-------- Given information --------
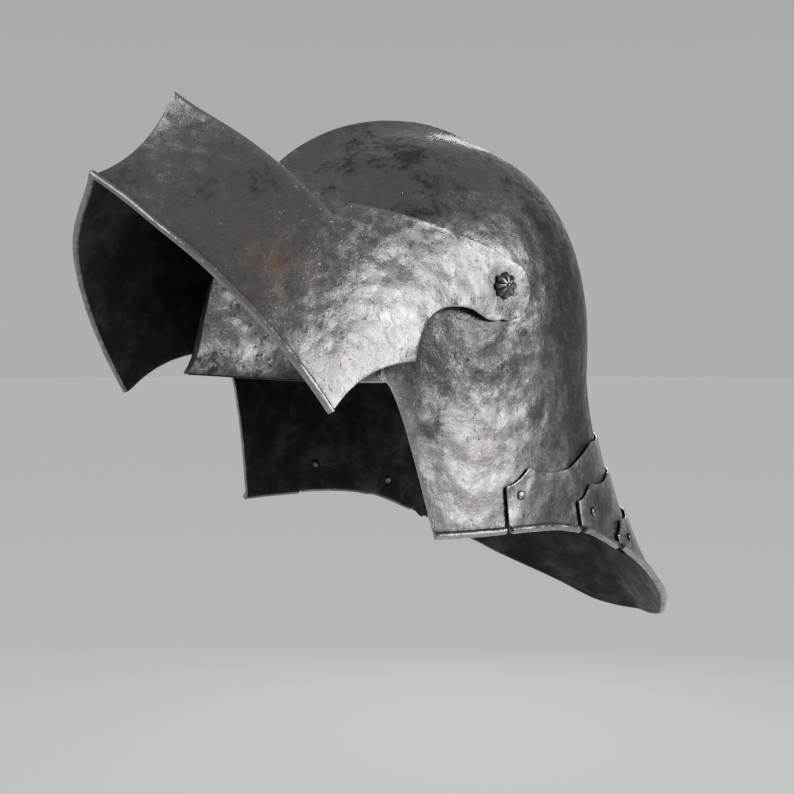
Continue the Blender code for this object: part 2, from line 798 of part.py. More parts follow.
def rivet_spot(lame, side):
    """Spot on the skull's outer face under a lame's rivet, and the outward direction."""
    angle, down = LAME_RIVETS[lame]
    angle = np.array([angle])
    rise = rise_at(angle, TEMPLE_LEVEL - down * (TEMPLE_LEVEL - RIM_LEVEL))
    spot, normal = shell(angle, rise)
    mirror = np.array([side, 1, 1])
    return spot[0] * mirror, normal[0] * mirror


def lame_lift(lame):
    """Distance of a lame's outer face off the skull's."""
    return (lame + 1) * (LAME_PLATE + LAME_GAP)


def lame_axis(lame):
    """Point on the mid-plane of the axis through a lame's two rivets."""
    spot, normal = rivet_spot(lame, 1)
    spot = spot + lame_lift(lame) * normal
    return (0.0, float(spot[1]), float(spot[2]))


def dome_profile(head_radius, head_height, steps):
    """Domed head as (radius, along) pairs, from its rim to its top."""
    turns = np.linspace(0, math.pi / 2, steps + 1)
    edge = head_height * HEAD_RIM_SHARE
    return [(head_radius * math.cos(t) if t < math.pi / 2 - 1e-6 else 0.0,
             edge + (head_height - edge) * math.sin(t)) for t in turns]


def add_rivet(lame, side, name, finish, origin):
    """Rivet through a lame and the plate under it: domed head, shank and burr."""
    spot, normal = rivet_spot(lame, side)
    under = SKULL_PLATE if lame == 0 else LAME_PLATE
    outer = lame_lift(lame) + FACE_GAP
    inner = (lame_lift(lame - 1) if lame else 0.0) - under - FACE_GAP
    profile = [(0.0, inner - RIVET_BURR_HEIGHT), (RIVET_BURR_RADIUS, inner - RIVET_BURR_HEIGHT),
               (RIVET_BURR_RADIUS, inner), (RIVET_SHANK_RADIUS, inner),
               (RIVET_SHANK_RADIUS, outer), (RIVET_HEAD_RADIUS, outer)]
    dome = dome_profile(RIVET_HEAD_RADIUS, RIVET_HEAD_HEIGHT, RIVET_DOME_STEPS)
    profile += [(radius, outer + along) for radius, along in dome]
    points, faces = turned(profile, RIVET_SIDES)
    solid(name, aimed(points, spot, normal), faces, finish, origin)


def add_bolt(side, name, finish, origin):
    """Pivot bolt: fluted rosette head, shank and the nut inside the skull."""
    outer = visor_pivot_half_width() + HEAD_CLEARANCE
    inner = skull_side(BOLT_NUT_RADIUS) - SKULL_PLATE - HEAD_CLEARANCE
    profile = [(0.0, inner - BOLT_NUT_HEIGHT), (BOLT_NUT_RADIUS, inner - BOLT_NUT_HEIGHT),
               (BOLT_NUT_RADIUS, inner), (BOLT_SHANK_RADIUS, inner), (BOLT_SHANK_RADIUS, outer)]
    points, faces = turned(profile, BOLT_SIDES)
    count = len(points)
    shank_ring = list(range(count - BOLT_SIDES, count))
    rings = [shank_ring]
    head = [(BOLT_HEAD_RADIUS, outer)]
    dome = dome_profile(BOLT_HEAD_RADIUS, BOLT_HEAD_HEIGHT, BOLT_DOME_STEPS)
    head += [(radius, outer + along) for radius, along in dome]
    for radius, along in head:
        if radius <= 0:
            points.append((along, 0.0, 0.0))
            rings.append([len(points) - 1])
            continue
        ring = []
        for k in range(BOLT_SIDES):
            turn = 2 * math.pi * k / BOLT_SIDES
            flute = 1 - BOLT_FLUTE_DEPTH * (0.5 - 0.5 * math.cos(BOLT_FLUTES * turn))
            points.append((along, radius * flute * math.cos(turn), radius * flute * math.sin(turn)))
            ring.append(len(points) - 1)
        rings.append(ring)
    faces += ring_faces(rings, BOLT_SIDES)
    solid(name, [(side * x, y, z) for x, y, z in points], faces, finish, origin)


def main():
    """Build every piece of the helmet."""
    for old in list(bpy.data.objects):
        bpy.data.objects.remove(old)
    steel = {
        "skull": material("skull_steel", (0.23, 0.23, 0.24), 0.42),
        "visor": material("visor_steel", (0.27, 0.26, 0.26), 0.40),
        "lame": material("lame_steel", (0.25, 0.25, 0.25), 0.40),
        "bolt": material("bolt_steel", (0.34, 0.33, 0.32), 0.35),
    }
    pivots = (0.0, -CROWN_SET_BACK, SKULL_PLATE - CROWN_LEVEL)
    points, faces = thicken(skull_plate(), SKULL_PLATE, EDGE_STEPS)
    skull = solid("skull", points, faces, steel["skull"], pivots)
    points, faces = thicken(visor_plate(), VISOR_PLATE, EDGE_STEPS)
    visor = solid("visor", points, faces, steel["visor"], pivots, -VISOR_RAISE)
    hole = BOLT_SHANK_RADIUS + HOLE_CLEARANCE
    for side, word in SIDES:
        centre = (side * visor_pivot_half_width(), 0, 0)
        for plate in (skull, visor):
            bore(plate, centre, (side, 0, 0), hole, BOLT_SIDES, f"bolt_bore_{plate.name}_{word}")
        add_bolt(side, f"pivot_bolt_{word}", steel["bolt"], pivots)
    plates = [skull]
    for lame in range(len(LAME_EDGES)):
        points, faces = thicken(lame_plate(lame), LAME_PLATE, EDGE_STEPS)
        axis = lame_axis(lame)
        points = [np.array(p) - axis for p in points]
        seat = tuple(np.add(pivots, axis))
        plates.append(solid(f"tail_lame_{lame + 1}", points, faces, steel["lame"], seat))
    hole = RIVET_SHANK_RADIUS + HOLE_CLEARANCE
    for lame in range(len(LAME_EDGES)):
        for side, word in SIDES:
            spot, normal = rivet_spot(lame, side)
            for plate in plates[lame:lame + 2]:
                centre = spot + np.subtract(pivots, plate.location)
                name = f"rivet_bore_{lame + 1}_{plate.name}_{word}"
                bore(plate, centre, normal, hole, RIVET_SIDES, name)
            add_rivet(lame, side, f"lame_rivet_{lame + 1}_{word}", steel["bolt"], pivots)


main()
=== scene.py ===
"""Looks of a visored sallet helmet: aged, dented steel over a pale studio floor.

The plates are worked out about the visor's pivots, X to the wearer's left, -Y the way the face
looks and Z up, from the same sizes as the helmet's solids. They are meshed finely enough for
rolled edges, a rounded keel and dents. Lengths are metres and angles are degrees.
"""
import itertools
import logging
import math
from collections.abc import Sequence
from dataclasses import dataclass, field
from enum import Enum

import bpy
import numpy as np
from mathutils import Matrix, Vector
from mathutils.kdtree import KDTree


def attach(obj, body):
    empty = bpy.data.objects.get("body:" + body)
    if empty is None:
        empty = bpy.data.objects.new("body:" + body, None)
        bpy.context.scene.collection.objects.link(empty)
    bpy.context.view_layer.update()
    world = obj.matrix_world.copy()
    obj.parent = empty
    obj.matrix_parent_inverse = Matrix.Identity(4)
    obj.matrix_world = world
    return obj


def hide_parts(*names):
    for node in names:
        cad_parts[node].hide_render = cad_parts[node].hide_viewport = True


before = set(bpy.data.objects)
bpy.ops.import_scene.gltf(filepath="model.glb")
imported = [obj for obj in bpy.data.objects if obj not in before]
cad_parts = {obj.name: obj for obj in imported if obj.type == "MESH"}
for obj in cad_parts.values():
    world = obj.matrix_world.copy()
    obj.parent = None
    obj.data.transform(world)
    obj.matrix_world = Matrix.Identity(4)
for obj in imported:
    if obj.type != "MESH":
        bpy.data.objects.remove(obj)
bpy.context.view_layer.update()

LOG = logging.getLogger("helmet")

Array = np.ndarray
Colour = tuple[float, float, float]
Row = tuple[float, ...]
Span = tuple[float, float]
Socket = bpy.types.NodeSocket
Value = Socket | float

# Nearer than this, two values count as one.
SLACK = 1e-7
# Angle between faces from which an edge stays sharp, on plates and on bolts and rivets.
PLATE_SHARP = 42.0
STUD_SHARP = 50.0


class Side(Enum):
    """The wearer's left and right, as the sign of X."""

    LEFT = 1
    RIGHT = -1

    @property
    def word(self) -> str:
        """Side in lower case, as the pieces are named."""
        return self.name.lower()


def blend(low: Array | float, high: Array | float, share: Array | float) -> Array | float:
    """Find the value between two others.

    Args:
        low: Value at share 0.
        high: Value at share 1.
        share: How far from low to high.

    Returns:
        The value, as an array where any of the three is one.
    """
    return low + (high - low) * share


def ease(share: Array | float) -> Array:
    """Step smoothly from 0 to 1.

    Args:
        share: Place on the step, 0 at its foot and 1 at its top.

    Returns:
        Height of the step.
    """
    share = np.clip(share, 0.0, 1.0)
    return share * share * (3.0 - 2.0 * share)


def follow(at: Array, run: Sequence[Row], column: int) -> Array:
    """Read a smooth curve through one column of a table whose first column ascends.

    Args:
        at: Places along the first column.
        run: The table.
        column: Number of the column that is read.

    Returns:
        Values of the curve.
    """
    xs = np.array([row[0] for row in run])
    ys = np.array([row[column] for row in run])
    slope = np.diff(ys) / np.diff(xs)
    tangent = np.zeros_like(ys)
    inner = slope[:-1] * slope[1:] > 0
    tangent[1:-1][inner] = (2 * slope[:-1] * slope[1:])[inner] / (slope[:-1] + slope[1:])[inner]
    tangent[0], tangent[-1] = slope[0], slope[-1]
    at = np.clip(at, xs[0], xs[-1])
    k = np.clip(np.searchsorted(xs, at, side="right") - 1, 0, len(xs) - 2)
    span = xs[k + 1] - xs[k]
    t = (at - xs[k]) / span
    return ((1 + 2 * t) * (1 - t) ** 2 * ys[k] + t * (1 - t) ** 2 * span * tangent[k]
            + t * t * (3 - 2 * t) * ys[k + 1] + t * t * (t - 1) * span * tangent[k + 1])


def scallop(at: Array | float, run: Sequence[Row]) -> Array:
    """Read a scalloped edge from a table of (place, value, hollow) corners.

    Args:
        at: Places along the edge.
        run: Corners, and how far the span after each one hollows.

    Returns:
        Values of the edge.
    """
    xs, ys, sag = (np.array(column) for column in zip(*run))
    at = np.clip(at, xs[0], xs[-1])
    k = np.clip(np.searchsorted(xs, at, side="right") - 1, 0, len(xs) - 2)
    t = (at - xs[k]) / (xs[k + 1] - xs[k])
    return blend(ys[k], ys[k + 1], t) + sag[k] * 4 * t * (1 - t)


def heading(angle: Array) -> Array:
    """Turn angles in plan into unit vectors, 0 to the front and 90 to the wearer's left."""
    turn = np.radians(angle)
    return np.stack([np.sin(turn), -np.cos(turn), np.zeros_like(turn)], -1)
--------
What to work on: Please print exactly, and only, the lines from the line with "seat = tuple(np.add(pivots, axis))" to the line with "obj.matrix_parent_inverse = Matrix.Identity(4)", both included.

Solution to this task:
        seat = tuple(np.add(pivots, axis))
        plates.append(solid(f"tail_lame_{lame + 1}", points, faces, steel["lame"], seat))
    hole = RIVET_SHANK_RADIUS + HOLE_CLEARANCE
    for lame in range(len(LAME_EDGES)):
        for side, word in SIDES:
            spot, normal = rivet_spot(lame, side)
            for plate in plates[lame:lame + 2]:
                centre = spot + np.subtract(pivots, plate.location)
                name = f"rivet_bore_{lame + 1}_{plate.name}_{word}"
                bore(plate, centre, normal, hole, RIVET_SIDES, name)
            add_rivet(lame, side, f"lame_rivet_{lame + 1}_{word}", steel["bolt"], pivots)


main()
=== scene.py ===
"""Looks of a visored sallet helmet: aged, dented steel over a pale studio floor.

The plates are worked out about the visor's pivots, X to the wearer's left, -Y the way the face
looks and Z up, from the same sizes as the helmet's solids. They are meshed finely enough for
rolled edges, a rounded keel and dents. Lengths are metres and angles are degrees.
"""
import itertools
import logging
import math
from collections.abc import Sequence
from dataclasses import dataclass, field
from enum import Enum

import bpy
import numpy as np
from mathutils import Matrix, Vector
from mathutils.kdtree import KDTree


def attach(obj, body):
    empty = bpy.data.objects.get("body:" + body)
    if empty is None:
        empty = bpy.data.objects.new("body:" + body, None)
        bpy.context.scene.collection.objects.link(empty)
    bpy.context.view_layer.update()
    world = obj.matrix_world.copy()
    obj.parent = empty
    obj.matrix_parent_inverse = Matrix.Identity(4)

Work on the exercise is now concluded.